Welcome, many people here feel as you do. Kuma has given you a great response, I don't think I can add anything to it, all I can suggest is that you are open and honest with your fiancée. She likely doesn't know how to deal with this type of situation, but then again neither do you at this point. Together, acknowledging each other's fears can bring you closer together and make the journey a little more tolerable for both of you.

A few days ago my husband got a lung cancer diagnosis. Needless to say we are both terrified of it and the uncertain path that lays ahead. The one thing which has helped is that we both acknowledged the fear and are now ready to travel the path together.

It is difficult to be vulnerable to your partner, but ultimately it will help you understand and help each other.

Good luck,
Cheers!

Kuma
06-05-2015, 05:25 PM
Hi John,

Welcome, many people here feel as you do. Kuma has given you a great response, I don't think I can add anything to it, all I can suggest is that you are open and honest with your fiancée. She likely doesn't know how to deal with this type of situation, but then again neither do you at this point.
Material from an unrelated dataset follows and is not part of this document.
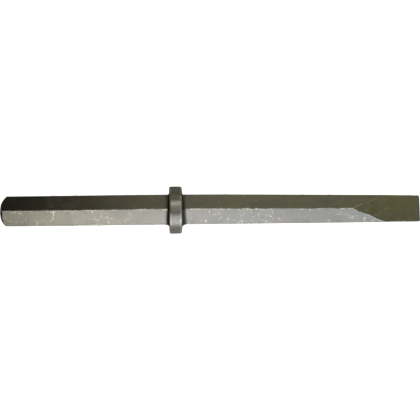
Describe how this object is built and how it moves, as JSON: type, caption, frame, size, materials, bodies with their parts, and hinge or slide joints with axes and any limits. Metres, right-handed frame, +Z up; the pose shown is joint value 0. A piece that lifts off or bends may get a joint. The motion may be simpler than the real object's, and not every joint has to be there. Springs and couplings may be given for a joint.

Together, acknowledging each other's fears can bring you closer together and make the journey a little more tolerable for both of you.

A few days ago my husband got a lung cancer diagnosis. Needless to say we are both terrified of it and the uncertain path that lays ahead. The one thing which has helped is that we both acknowledged the fear and are now ready to travel the path together.

It is difficult to be vulnerable to your partner, but ultimately it will help you understand and help each other.

Good luck,
Cheers!


Wow that is tough news (about the lung cancer). Sorry to hear that. I guess it is not the topic for this board, but there have been some significant advances in lung cancer treatment recently. I have had reason to look into this. Feel free to PM me about it if you want. I hope you find a successful treatment... Best wishes,.

needtogetwell
06-05-2015, 05:34 PM
Wow that is tough news (about the lung cancer). Sorry to hear that. I guess it is not the topic for this board, but there have been some significant advances in lung cancer treatment recently. I have had reason to look into this. Feel free to PM me about it if you want. I hope you find a successful treatment... Best wishes,.

Thank you Kuma, it has been a long week. Glad to say that the anxiety has kept at bay. Not allowing my mind to race, taking it one day at a time and staying in the moment.